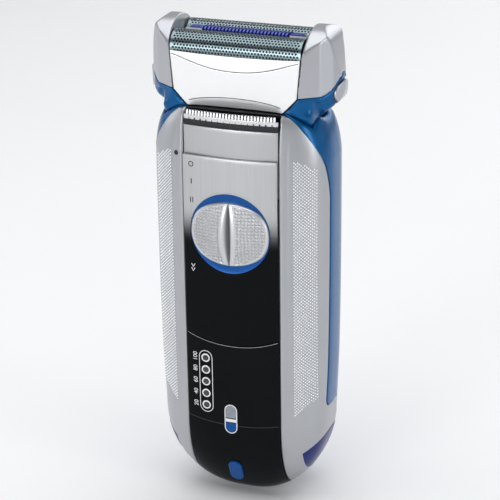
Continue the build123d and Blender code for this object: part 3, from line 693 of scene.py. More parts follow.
# dark oval inlays in the bottom corners, a hair proud of the shells
def inlay():
    th = np.linspace(0, 2 * math.pi, 121)
    rho_max = []
    for t in th:
        lo, hi = 0.0, 1.0
        for _ in range(30):
            m = (lo + hi) / 2
            y, z = 0.5 + (12.5 if math.cos(t) > 0 else 15.4) * m * math.cos(t), 14 + 10.4 * m * math.sin(t)
            w, d = half(z)
            q = 1 - abs(y / float(d)) ** NSE if abs(y) < d else -1
            x = float(w) * q ** (1 / NSE) if q > 0 else 0
            if z > 1 and x > 21.9:
                lo = m
            else:
                hi = m
        rho_max.append(lo if lo < 0.9999 else 1.0)
    rho_max = np.array(rho_max)
    s = np.concatenate([np.linspace(0, 0.965, 22), [0.975, 0.985, 0.993, 0.998, 1.0]])
    R = s[:, None] * rho_max[None]
    Y = 0.5 + np.where(np.cos(th) > 0, 12.5, 15.4)[None] * R * np.cos(th)[None]
    Z = 14 + 10.4 * R * np.sin(th)[None]
    w, d = half(Z)
    X = w * np.clip(1 - np.abs(Y / d) ** NSE, 1e-5, 1) ** (1 / NSE)
    P = np.stack([X, Y, Z], -1)
    N = normal(P)
    P = P + N * 0.10
    return slab(P, N, 0.9, r=0.24, sides=(0, 1, 0, 0))


iv, if_ = inlay()
new_mesh("corner_inlay_right_piece", iv, if_, M["inlay"], "root", rep=("corner_inlay_right",))
iv2, if2 = mirror_x(iv, if_)
new_mesh("corner_inlay_left_piece", iv2, if2, M["inlay"], "root", rep=("corner_inlay_left",))


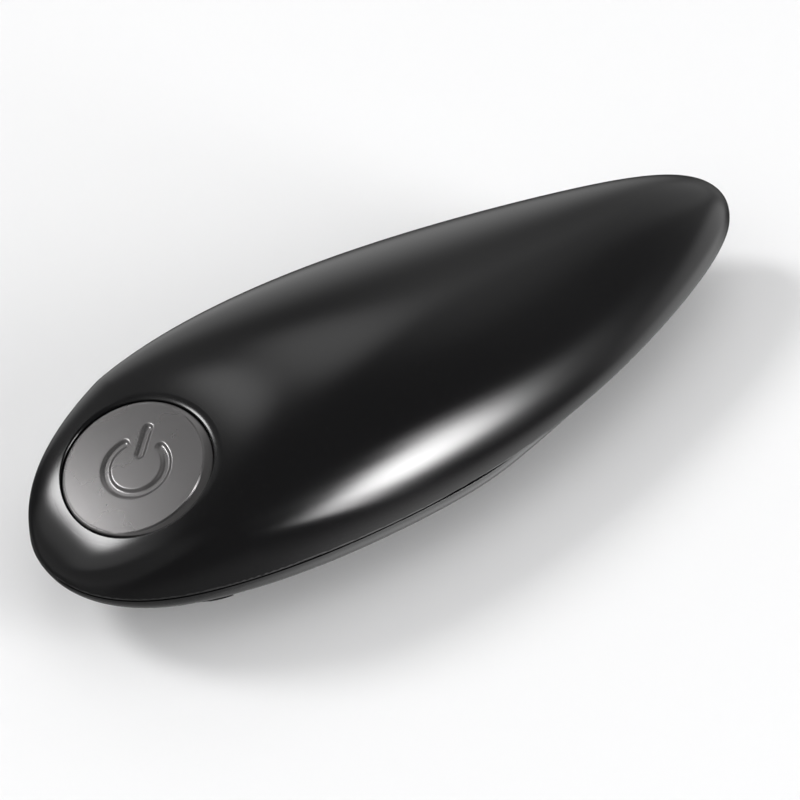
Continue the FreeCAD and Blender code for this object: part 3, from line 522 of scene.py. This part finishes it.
def cutAtSeam(bm):
    # the lower half goes, and one even row stays above the cut
    for level in pod["seamRows"]:
        bmesh.ops.bisect_plane(bm, geom=bm.verts[:] + bm.edges[:] + bm.faces[:], dist=pod["seamSnap"],
                               plane_co=(0, 0, level), plane_no=(0, 0, -1), clear_outer=level == 0)


def placeOnForm(bm):
    near = 1.05 * pod["seamSnap"]   # a little more than the cut's own reach
    for v in bm.verts:
        direction = v.co.normalized()
        for level in pod["seamRows"]:
            if abs(direction.z - level) < near:
                direction.z = level
        v.co = podPoint(direction)


def growRim(bm, edges, place):
    # one more row inside the mouth; place gives its radius and level for each corner
    grown = bmesh.ops.extrude_edge_only(bm, edges=edges)["geom"]
    edges = [g for g in grown if isinstance(g, bmesh.types.BMEdge)]
    for v in {v for e in edges for v in e.verts}:
        local = buttonInverse @ v.co
        turn = turnOf(local)
        radius, level = place(local, turn)
        v.co = buttonPlace @ Vector((radius * math.cos(turn), radius * math.sin(turn), level))
    return edges


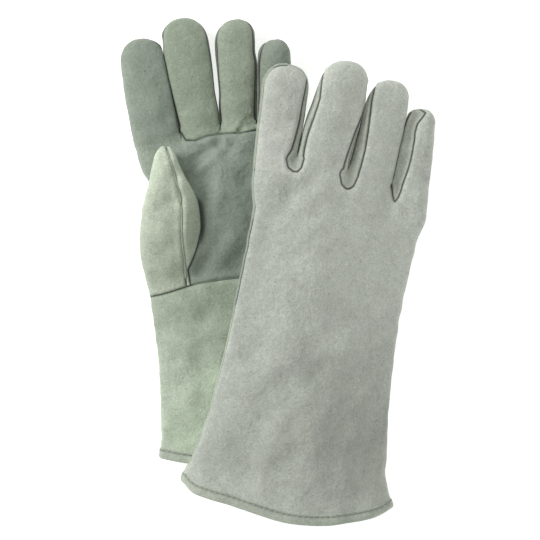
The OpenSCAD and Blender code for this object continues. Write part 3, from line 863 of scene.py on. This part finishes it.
def grid_faces(rows, columns):
    """Quads of a tube of rings, each ring a row of points."""
    i, j = np.meshgrid(np.arange(rows - 1), np.arange(columns), indexing="ij")
    follow = (j + 1) % columns
    return np.stack([i * columns + j, (i + 1) * columns + j, (i + 1) * columns + follow,
                     i * columns + follow], -1).reshape(-1, 4)


def add_tube(name, path, radius, material, normals, segments=8):
    """A closed cord along a path, tapered at both ends."""
    tangent = np.gradient(path, axis=0)
    tangent /= np.linalg.norm(tangent, axis=1)[:, None]
    across = np.cross(tangent, normals)
    across /= np.maximum(np.linalg.norm(across, axis=1), 1e-9)[:, None]
    up = np.cross(across, tangent)
    angle = np.linspace(0, FULL_TURN, segments, endpoint=False)[None, :, None]
    taper = np.ones(len(path))
    taper[[0, -1]] = 0.25
    taper[[1, -2]] = 0.8
    spokes = np.cos(angle) * across[:, None] + np.sin(angle) * up[:, None]
    points = (path[:, None] + radius * taper[:, None, None] * spokes).reshape(-1, 3)
    points = np.concatenate([points, path[[0, -1]]])
    here = np.arange(segments)
    follow = (here + 1) % segments
    last = (len(path) - 1) * segments
    start_cap = np.stack([np.full(segments, len(points) - 2), here, follow], 1)
    end_cap = np.stack([np.full(segments, len(points) - 1), last + follow, last + here], 1)
    faces = grid_faces(len(path), segments).tolist() + start_cap.tolist() + end_cap.tolist()
    mesh = bpy.data.meshes.new(name)
    mesh.from_pydata(points.tolist(), [], faces)
    mesh.polygons.foreach_set("use_smooth", np.ones(len(mesh.polygons), bool))
    mesh.update()
    return link_object(name, mesh, material)


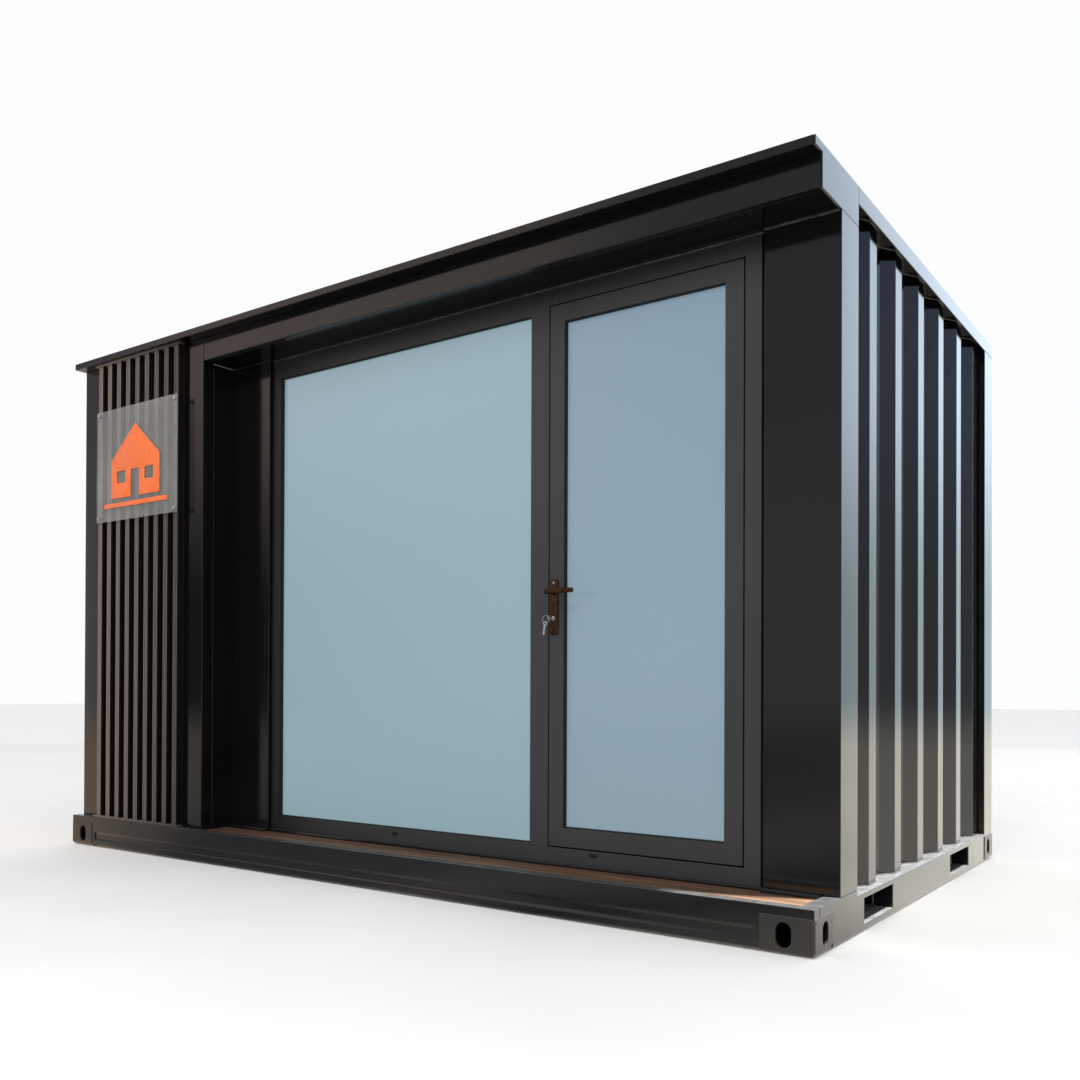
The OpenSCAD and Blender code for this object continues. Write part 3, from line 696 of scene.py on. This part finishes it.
# ---------------------------------------------------------------------------------------
# Sign: a clear acrylic plate on four satin steel stand-offs, with a plain orange gable
# house cut from sheet and stuck to its face.
plate_material, shader, add, fill = start_material("clear_acrylic")
coords = object_coords(add)
smears = add("TexNoise", {"Vector": coords, "Scale": 7.0, "Detail": 5.0})
fill(shader, {"Base Color": ramp(add, smears.outputs["Fac"], (0.3, (0.36, 0.36, 0.36)),
                                 (0.7, (0.46, 0.46, 0.45))),
              "Roughness": 0.04, "Alpha": 0.22})
sign_low, sign_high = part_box("sign_plate")
sign_t = 0.005
plate = block("sign_sheet", sign_low, (sign_high.x, sign_low.y + sign_t, sign_high.z))
soften(plate, 0.0015, 3)
fit(plate, "cabin", "clear_plate", plate_material, "sign_plate")

satin_steel, shader, add, fill = start_material("satin_nickel")
coords = object_coords(add)
brushed = add("TexNoise", {"Vector": coords, "Scale": 500.0, "Detail": 2.0})
fill(shader, {"Base Color": ramp(add, brushed.outputs["Fac"], (0.3, (0.56, 0.54, 0.52)),
                                 (0.7, (0.70, 0.68, 0.65))),
              "Metallic": 1.0,
              "Roughness": add("MapRange", {"Value": brushed.outputs["Fac"], "To Min": 0.22,
                                            "To Max": 0.38}).outputs["Result"]})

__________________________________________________

▸ Task prompt: Recite the full listing above exactly.

▸ Result:
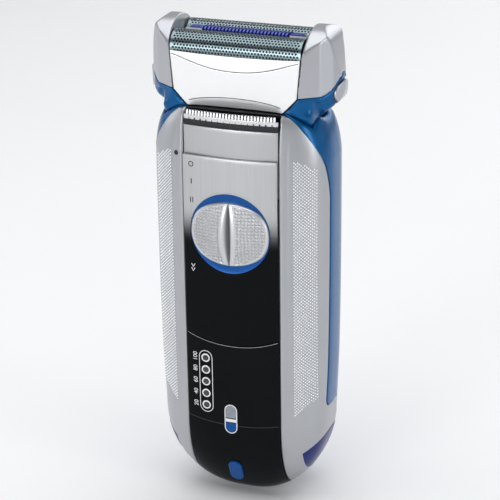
Continue the build123d and Blender code for this object: part 3, from line 693 of scene.py. More parts follow.
# dark oval inlays in the bottom corners, a hair proud of the shells
def inlay():
    th = np.linspace(0, 2 * math.pi, 121)
    rho_max = []
    for t in th:
        lo, hi = 0.0, 1.0
        for _ in range(30):
            m = (lo + hi) / 2
            y, z = 0.5 + (12.5 if math.cos(t) > 0 else 15.4) * m * math.cos(t), 14 + 10.4 * m * math.sin(t)
            w, d = half(z)
            q = 1 - abs(y / float(d)) ** NSE if abs(y) < d else -1
            x = float(w) * q ** (1 / NSE) if q > 0 else 0
            if z > 1 and x > 21.9:
                lo = m
            else:
                hi = m
        rho_max.append(lo if lo < 0.9999 else 1.0)
    rho_max = np.array(rho_max)
    s = np.concatenate([np.linspace(0, 0.965, 22), [0.975, 0.985, 0.993, 0.998, 1.0]])
    R = s[:, None] * rho_max[None]
    Y = 0.5 + np.where(np.cos(th) > 0, 12.5, 15.4)[None] * R * np.cos(th)[None]
    Z = 14 + 10.4 * R * np.sin(th)[None]
    w, d = half(Z)
    X = w * np.clip(1 - np.abs(Y / d) ** NSE, 1e-5, 1) ** (1 / NSE)
    P = np.stack([X, Y, Z], -1)
    N = normal(P)
    P = P + N * 0.10
    return slab(P, N, 0.9, r=0.24, sides=(0, 1, 0, 0))


iv, if_ = inlay()
new_mesh("corner_inlay_right_piece", iv, if_, M["inlay"], "root", rep=("corner_inlay_right",))
iv2, if2 = mirror_x(iv, if_)
new_mesh("corner_inlay_left_piece", iv2, if2, M["inlay"], "root", rep=("corner_inlay_left",))


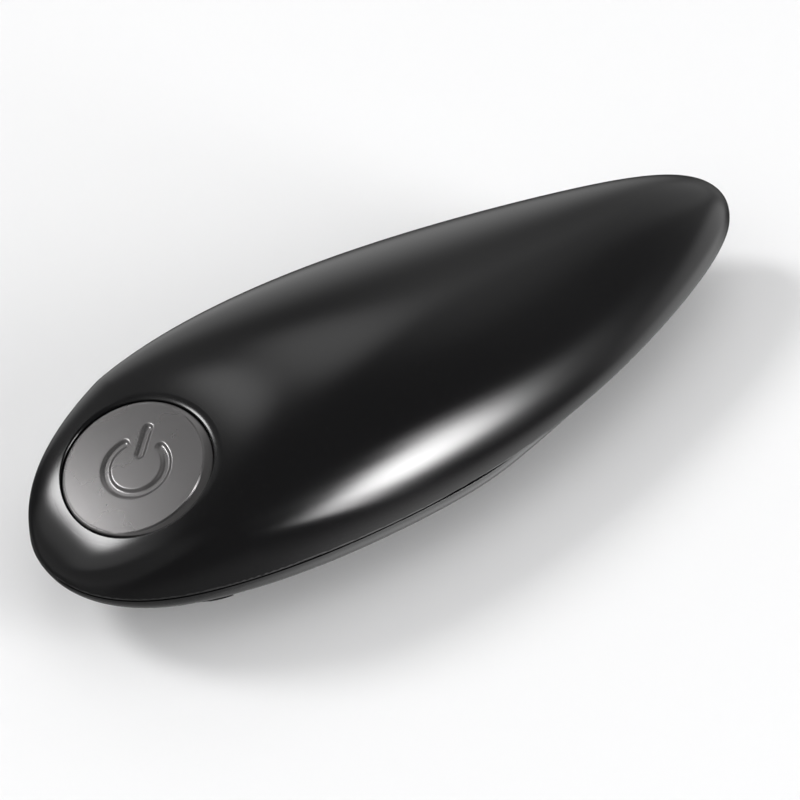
Continue the FreeCAD and Blender code for this object: part 3, from line 522 of scene.py. This part finishes it.
def cutAtSeam(bm):
    # the lower half goes, and one even row stays above the cut
    for level in pod["seamRows"]:
        bmesh.ops.bisect_plane(bm, geom=bm.verts[:] + bm.edges[:] + bm.faces[:], dist=pod["seamSnap"],
                               plane_co=(0, 0, level), plane_no=(0, 0, -1), clear_outer=level == 0)


def placeOnForm(bm):
    near = 1.05 * pod["seamSnap"]   # a little more than the cut's own reach
    for v in bm.verts:
        direction = v.co.normalized()
        for level in pod["seamRows"]:
            if abs(direction.z - level) < near:
                direction.z = level
        v.co = podPoint(direction)


def growRim(bm, edges, place):
    # one more row inside the mouth; place gives its radius and level for each corner
    grown = bmesh.ops.extrude_edge_only(bm, edges=edges)["geom"]
    edges = [g for g in grown if isinstance(g, bmesh.types.BMEdge)]
    for v in {v for e in edges for v in e.verts}:
        local = buttonInverse @ v.co
        turn = turnOf(local)
        radius, level = place(local, turn)
        v.co = buttonPlace @ Vector((radius * math.cos(turn), radius * math.sin(turn), level))
    return edges


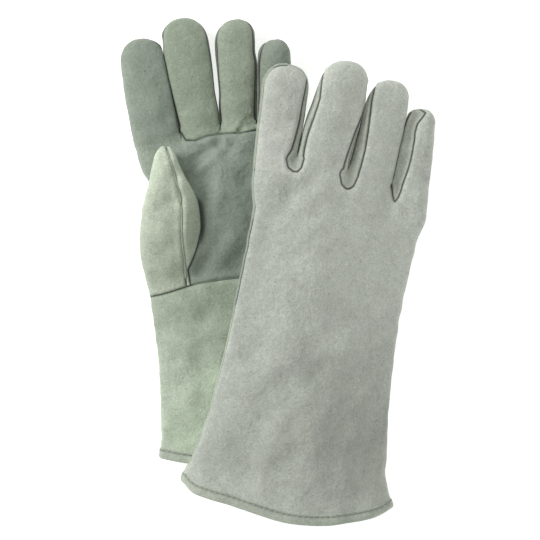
The OpenSCAD and Blender code for this object continues. Write part 3, from line 863 of scene.py on. This part finishes it.
def grid_faces(rows, columns):
    """Quads of a tube of rings, each ring a row of points."""
    i, j = np.meshgrid(np.arange(rows - 1), np.arange(columns), indexing="ij")
    follow = (j + 1) % columns
    return np.stack([i * columns + j, (i + 1) * columns + j, (i + 1) * columns + follow,
                     i * columns + follow], -1).reshape(-1, 4)


def add_tube(name, path, radius, material, normals, segments=8):
    """A closed cord along a path, tapered at both ends."""
    tangent = np.gradient(path, axis=0)
    tangent /= np.linalg.norm(tangent, axis=1)[:, None]
    across = np.cross(tangent, normals)
    across /= np.maximum(np.linalg.norm(across, axis=1), 1e-9)[:, None]
    up = np.cross(across, tangent)
    angle = np.linspace(0, FULL_TURN, segments, endpoint=False)[None, :, None]
    taper = np.ones(len(path))
    taper[[0, -1]] = 0.25
    taper[[1, -2]] = 0.8
    spokes = np.cos(angle) * across[:, None] + np.sin(angle) * up[:, None]
    points = (path[:, None] + radius * taper[:, None, None] * spokes).reshape(-1, 3)
    points = np.concatenate([points, path[[0, -1]]])
    here = np.arange(segments)
    follow = (here + 1) % segments
    last = (len(path) - 1) * segments
    start_cap = np.stack([np.full(segments, len(points) - 2), here, follow], 1)
    end_cap = np.stack([np.full(segments, len(points) - 1), last + follow, last + here], 1)
    faces = grid_faces(len(path), segments).tolist() + start_cap.tolist() + end_cap.tolist()
    mesh = bpy.data.meshes.new(name)
    mesh.from_pydata(points.tolist(), [], faces)
    mesh.polygons.foreach_set("use_smooth", np.ones(len(mesh.polygons), bool))
    mesh.update()
    return link_object(name, mesh, material)


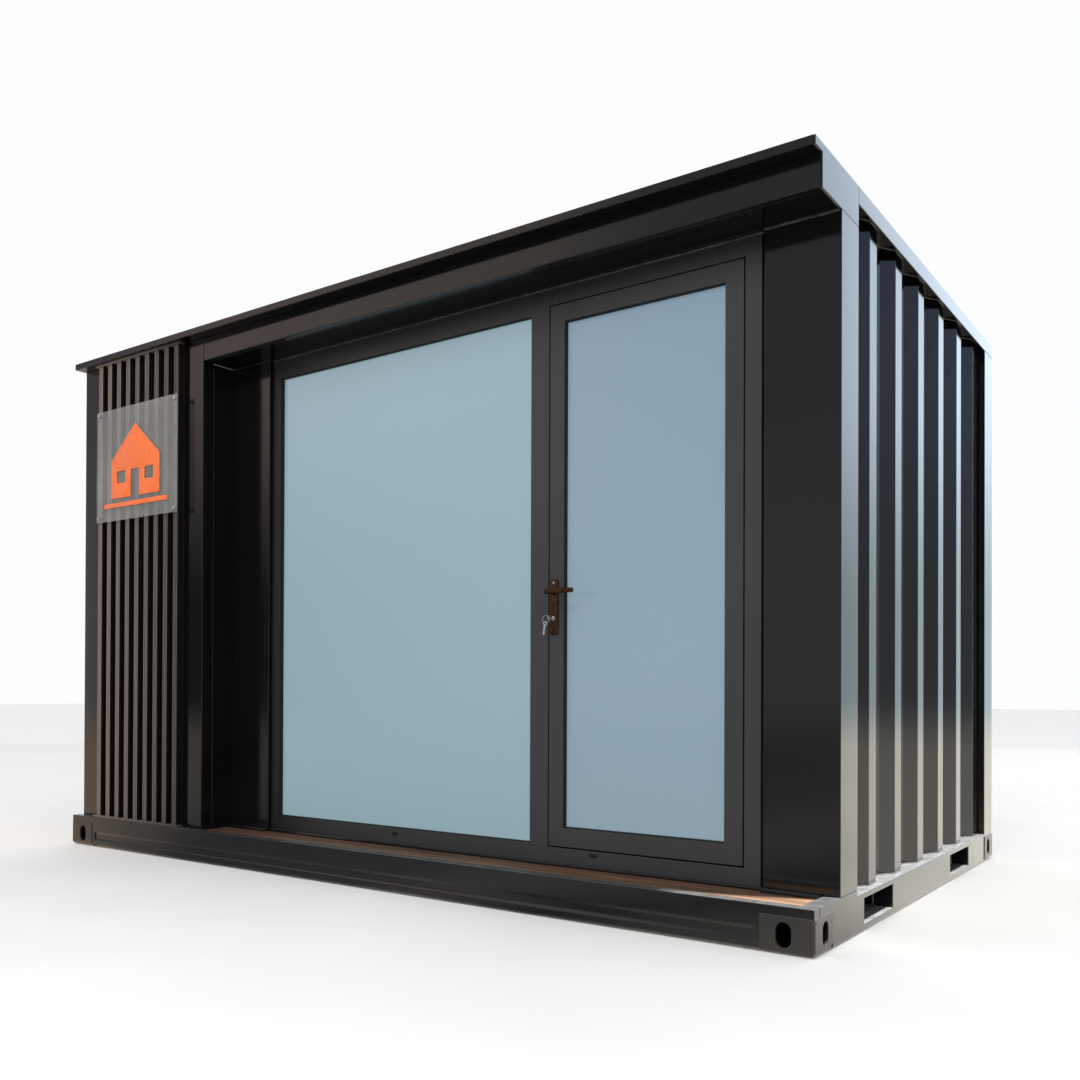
The OpenSCAD and Blender code for this object continues. Write part 3, from line 696 of scene.py on. This part finishes it.
# ---------------------------------------------------------------------------------------
# Sign: a clear acrylic plate on four satin steel stand-offs, with a plain orange gable
# house cut from sheet and stuck to its face.
plate_material, shader, add, fill = start_material("clear_acrylic")
coords = object_coords(add)
smears = add("TexNoise", {"Vector": coords, "Scale": 7.0, "Detail": 5.0})
fill(shader, {"Base Color": ramp(add, smears.outputs["Fac"], (0.3, (0.36, 0.36, 0.36)),
                                 (0.7, (0.46, 0.46, 0.45))),
              "Roughness": 0.04, "Alpha": 0.22})
sign_low, sign_high = part_box("sign_plate")
sign_t = 0.005
plate = block("sign_sheet", sign_low, (sign_high.x, sign_low.y + sign_t, sign_high.z))
soften(plate, 0.0015, 3)
fit(plate, "cabin", "clear_plate", plate_material, "sign_plate")

satin_steel, shader, add, fill = start_material("satin_nickel")
coords = object_coords(add)
brushed = add("TexNoise", {"Vector": coords, "Scale": 500.0, "Detail": 2.0})
fill(shader, {"Base Color": ramp(add, brushed.outputs["Fac"], (0.3, (0.56, 0.54, 0.52)),
                                 (0.7, (0.70, 0.68, 0.65))),
              "Metallic": 1.0,
              "Roughness": add("MapRange", {"Value": brushed.outputs["Fac"], "To Min": 0.22,
                                            "To Max": 0.38}).outputs["Result"]})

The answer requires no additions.